Gun registration in no way, shape, or form runs afoul of the second amendment, so it is unlikely that it will ever be overturned by the courts.

It's unclear whether an assault weapons ban violates the second amendment. Maybe some day we'll find out.
 
Unsound and misleading rationale and legal principle defines the majority opinion, and without even attempting to be clever, plausible, and subtle!

Evidently a fair amount of judges, magistrates and other adjudicators, who form the core of a judiciary detest the Second Amendment and detest the people who seek to exercise their rights under the Second Amendment.

If they had their druthers, even that handgun in your nightstand, or that shotgun in the corner would be verboten.

Accordingly, they will do their damnedest to abridge and alter your right to keep and bear arms even if they can't utterly disarm you.
 
Alas, there is nothing imaginary about Supreme Court Justices and federal judges that hold their jobs for life. They are unelected, unaccountable -- and enormously influential. Is it any wonder that judicial appointments are fought over so fiercely?
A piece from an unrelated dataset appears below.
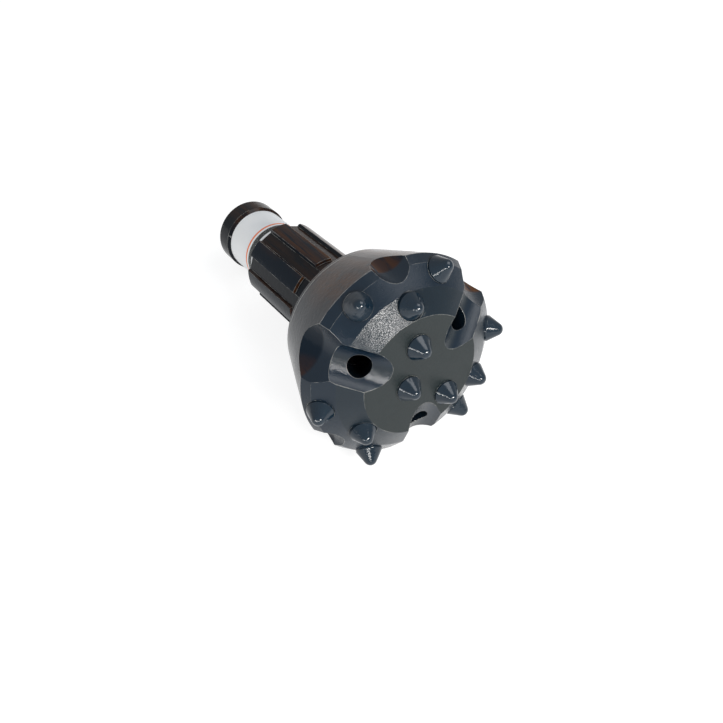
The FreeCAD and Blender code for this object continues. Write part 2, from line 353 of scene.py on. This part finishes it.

So much is riding on the outcome.
 
You can just save the "boogeyman" crack.

To deny that rabidly anti-gun rights adjudicators do in fact exist is either naive, disingenuous or both.
 
To get an issue before SCOTUS a split in the circuit (appellate) courts would likely have to occur. The D.C. Circuit Court is one of (if not) the most conservative courts in the federal system. This does not bode well for us.

And even if it should come before SCOTUS, Justice Kennedy will be the deciding vote. He's a moderate who leans right, but only a bit.
 
You can just save the "boogeyman" crack.

To deny that rabidly anti-gun rights adjudicators do in fact exist is either naive, disingenuous or both.
A spade is a spade.

One Circuit Court decision does not come close to supporting the boogeyman that is at question here.
 
It's unclear whether an assault weapons ban violates the second amendment. Maybe some day we'll find out.


Put your fears to bed. The second amendment does not say we can pretty much have any arm and bear them at will.

What it says is that the government cannot outlaw the keeping and bearing of arms. Not the keeping and bearing of any arms, just of arms in general.



How can you say both of those things especially when you went on to support the notion that as long as we can have black power rifles/pistol our 2A isnt being violated?

According to the 2nd statement, the AWB does not violate the 2A which your 1st statement ponders.
 
How can you say both of those things especially when you went on to support the notion that as long as we can have black power rifles/pistol our 2A isnt being violated?

According to the 2nd statement, the AWB does not violate the 2A which your 1st statement ponders.

In future, please don't make things up and attribute them to me.

That aside, it's unclear whether assault rifles are constitutionally protected under the right to keep and bear arms.

We know for example that handguns are, from the Heller case, but the court has not yet decided whether or not ARs are as well.

They certainly might be.
 
Bubbles said:
One point we're all missing - the "reasonable regulation" level of scrutiny that was being pushed by HCI, et al, is completely off the table at this point.

As a matter of black and white legal precedent, yes; but I am having a hard time seeing the difference between rational basis/reasonable regulation and the "intermediate scruitiny" approach advocated by the D. C. Circuit Court of Appeals here.

They are essentially saying that the right to own a revolver in your own home is protected by the Second Amendment; but that the right to own a semii-automatic pistol made 30 years before that revolver is not protected, even though the semi-auto in question is in common use and preferred for self-defense.
 
The court's reasoning is fundamentally flawed.
The guns that DC bans are in common use elsewhere.
Just because they have been banning them since the '70's in DC isn't a valid argument for why they are not in common use in DC.
The point of the complaint was to right a longstanding injustice.
We have a major conflict here with previous SCOTUS rulings. They will hear it.
 
Bart, the only decisions I've read that have actually used heightened scrutiny (i.e. Intermediate), were the 7th Circuit (Skoien), 3rd Circuit (Marzzarella) and the 4th Circuit (Chester). In the Ezell case, the 7th Circuit used "not quite 'strict scrutiny.'"

The other cases that have been decided at the district level were a rational basis/reasonable regulation decision, masquerading as Intermediate Scrutiny (such as this case).

The only other exception was the most current 9th Circuit decision in Nordyke. This "Substantial Burden" test is more akin to the interest balancing that the Heller Court ruled against, so I suppose this is a form of Intermediate.
 
I agree with your analysis, Al. It seems much of the so-called "intermediate scrutiny" being given to the Second Amendment is actually rational basis. Considering that these forms of scrutiny apply to far more than just the Second Amendment, I can't help but wonder if they don't understand the potential damage to civil rights in general, including many favored causes of the left, if this type of faux-intermediate scrutiny gains traction?

This "Substantial Burden" test is more akin to the interest balancing that the Heller Court ruled against, so I suppose this is a form of Intermediate.

Well, according to the D.C. Circuit Court in Heller 2, the "substantial burden" test from Nordyke is most emphatically not the same as the Breyer interest balancing test that the majority in Heller rejected.